What we’re tracking on 21 June 2020
It’s a deceptively slow news day, ladies and gentlemen, with few “big” business / finance / econ stories vying for headlines as attention is squarely on the trifecta that is covid-19, the breakdown of GERD talks with Ethiopia, and the spectre of military intervention in Libya.
It’s an even slower newsday abroad — slow enough that CNBC is making into front-page, above the fold news a piece on a 39-year-old guy watching the Star Wars movies for the first time…
Worth reading for the startup types and fintech bros out there: German fintech outfit Wirecard, a payments firm and erstwhile success story, is scrambling to figure out how EUR 1.9 bn has gone missing. They asked their auditors, who don’t know where it’s gone, either. Investors and regulators both appear to have been asleep at the switch, exposing the global fintech industry to new calls for sharper regulatory oversight. The FT literally owns the story. Raising money for fintech? Expect some pointed DD questions ahead.
Over in the US of A: The Donald’s desultory rally was trolled by US teens and K Pop fans, and the Wall Street Journal is cheering the fact that non-tech shares are now helping lead Wall Street’s rally.
For the iSheep among us: The outcome of this evening’s keynote to open Apple’s first-ever virtual WWDC at 7am CLT will likely lead business news tomorrow. You can watch the keynote here live.
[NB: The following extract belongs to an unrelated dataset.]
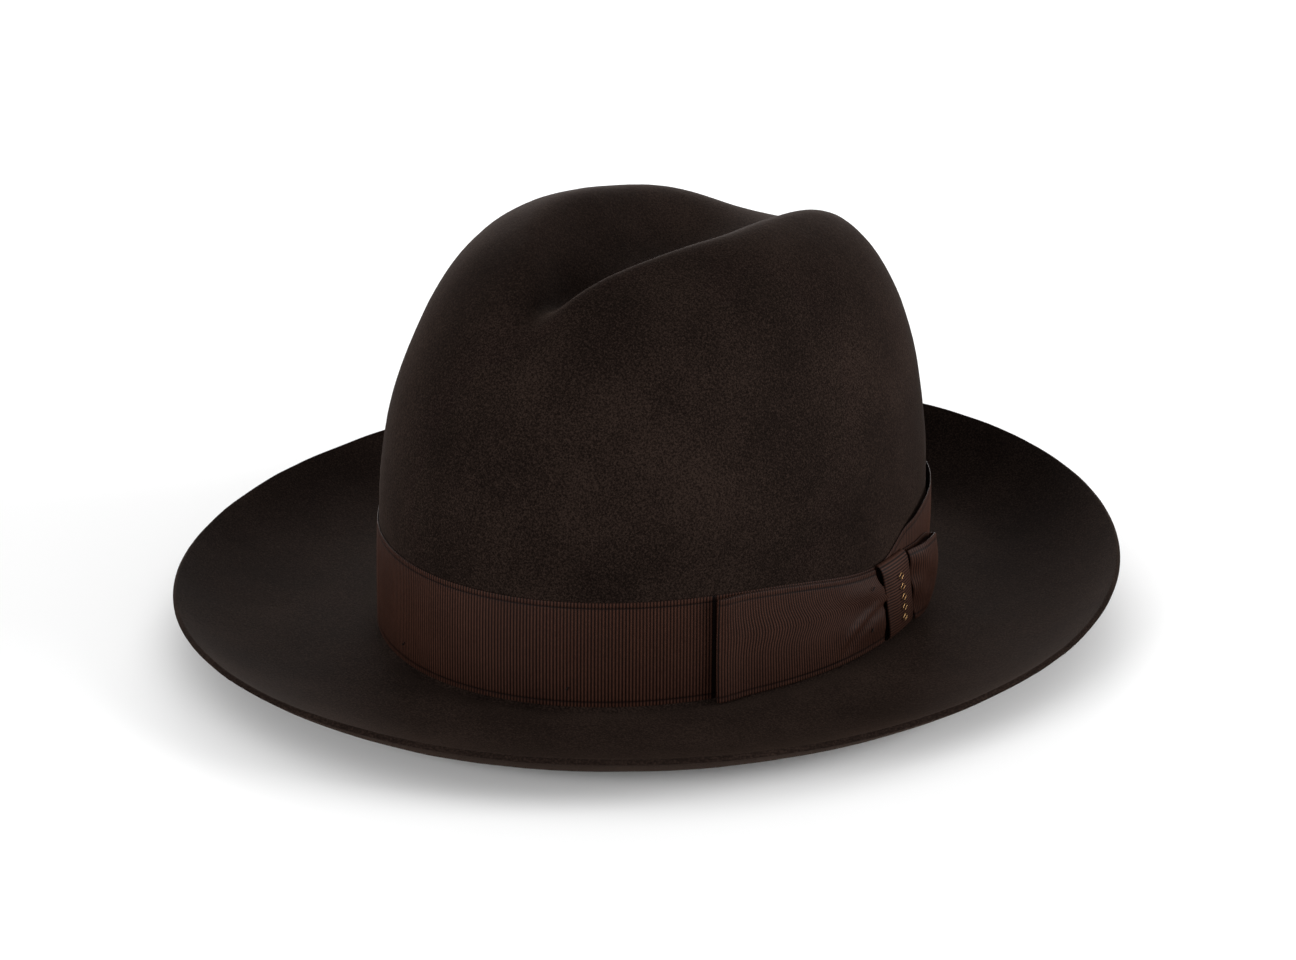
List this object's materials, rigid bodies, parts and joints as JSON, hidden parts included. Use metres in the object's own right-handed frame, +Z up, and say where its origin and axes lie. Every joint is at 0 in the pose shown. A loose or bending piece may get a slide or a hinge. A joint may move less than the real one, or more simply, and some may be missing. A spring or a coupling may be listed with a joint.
{
  "type": "creased felt fedora hat",
  "caption": "Dark brown felt fedora with a creased crown, a medium brim curled at its edge, a ribbed ribbon with a flat side bow, a leather sweatband and a satin lining.",
  "frame": {"origin": "centre of the head opening, in the plane of the break, where the crown meets the brim", "axes": "+Z up through the crown, -Y the front of the hat, +X the wearer's left, the side with the bow"},
  "size_m": [0.3096, 0.3399, 0.1383],
  "materials": {
    "felt": "short brushed fur felt with a soft nap",
    "ribbon": "grosgrain, fine upright ribs, faint sheen",
    "ribbon_thread": "matt sewing thread",
    "metal_thread": "thin metallic thread",
    "sweatband_leather": "smooth roan leather, satin",
    "reed": "thin plastic reed in a sewn fold",
    "tape": "woven cotton tape",
    "sweatband_thread": "waxed thread",
    "trim_ribbon": "narrow satin ribbon",
    "tag": "plain woven tag, no lettering",
    "lining": "satin lining, soft sheen",
    "piping": "satin-covered cord",
    "clear_film": "clear protective film",
    "lining_thread": "matt sewing thread"
  },
  "bodies": {
    "root": {"felt_body": "felt", "hatband_ribbon": "ribbon", "hatband_tacks": "ribbon_thread", "bow_front_wing": "ribbon", "bow_rear_wing": "ribbon", "bow_knot": "ribbon", "bow_tacks": "ribbon_thread", "knot_thread": "metal_thread", "sweatband_leather": "sweatband_leather", "sweatband_reed": "reed", "sweatband_tape": "tape", "sweatband_stitching": "sweatband_thread", "sweatband_back_seam": "sweatband_thread", "sweatband_bow_loops": "trim_ribbon", "sweatband_bow_knot": "trim_ribbon", "size_tag": "tag", "lining_side_panel": "lining", "lining_tip": "lining", "lining_piping": "piping", "tip_shield": "clear_film", "tip_shield_stitches": "lining_thread"}
  },
  "joints": []
}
News triggers in these final days of the month: The CBE will review interest rates this coming Thursday, and the IMF’s executive board is to meet on Friday to discuss Egypt’s request for a USD 5.2 bn standby facility, according to the fund’s calendar.
A little less certain: Founding members of the East Med Gas Forum were to meet this month in Cairo to finalize their founding charter, but no date has yet been announced. Meanwhile, the government’s fuel pricing committee is set to meet in the first week of July for its quarterly review of fuel prices. The committee cut prices on all grades of fuel by 0.25 EGP at its last meeting in April.
COVID-19 IN EGYPT-
The Health Ministry confirmed 87 new deaths from covid-19 yesterday, bringing the country’s total death toll to 2,193. Egypt has now disclosed a total of 55,233 confirmed cases of covid-19, after the ministry reported 1,475 new infections yesterday. We now have a total of 16,214 confirmed cases that have since tested negative for the virus after being hospitalized or isolated, of whom 14,736 have fully recovered.
The Health Ministry expects to see a drop in new covid-19 cases by mid-July, head of the ministry’s covid-19 control committee Hossam Hosny told talk show host Khaled Abu Bakr last night. Hosny also hinted at forthcoming news on the availability of more beds for covid-19 patients (watch, runtime: 4:45).
The Central Bank of Egypt has extended until 15 September its decision to exempt EGP-denominated transfers between local banks from fees and commissions, according to a circular (pdf). The CBE first ordered banks to charge no fees and commissions on these transfers in March as part of a bid to reduce footfall in branches.
Cleopatra Hospitals transformed two of its hospitals — El Katib and Queens — into covid-19 isolation and treatment facilities in mid-May, the company announced yesterday (pdf). The group has also launched home visits and a telemedicine app to aid patients who wish to be treated from home.
ON THE GLOBAL FRONT-
Dubai is opening its doors to tourists on 7 July for the first time since going on lockdown, according to Bloomberg. Incoming visitors will have to present certification verifying they have tested negative for covid-19 or be tested at the airport.
Israel may reimpose lockdown measures if citizens don’t abide by mask-wearing and social-distancing rules, Prime Minister Benjamin Netanyahu warned on Sunday, following a spike in new covid-19 cases, Bloomberg reports.
AND THE REST OF THE WORLD-
Japan is trying to lure Hong Kong-based financial institutions to Tokyo as concerns about Chinese encroachment in the territory grow, the Financial Times reports. The government is reportedly considering offering visa waivers, office space without charge, and tax advice to asset managers, traders and bankers in a bid to capitalize on fears triggered by China’s national security law. The bill would give Beijing the right to intervene directly to disperse gatherings and supervise policing of “subversive events” in the city and would see China setting up a central office in Hong Kong authorized to gather intelligence, among other things, reports the Wall Street Journal, citing newly released details of the controversial bill.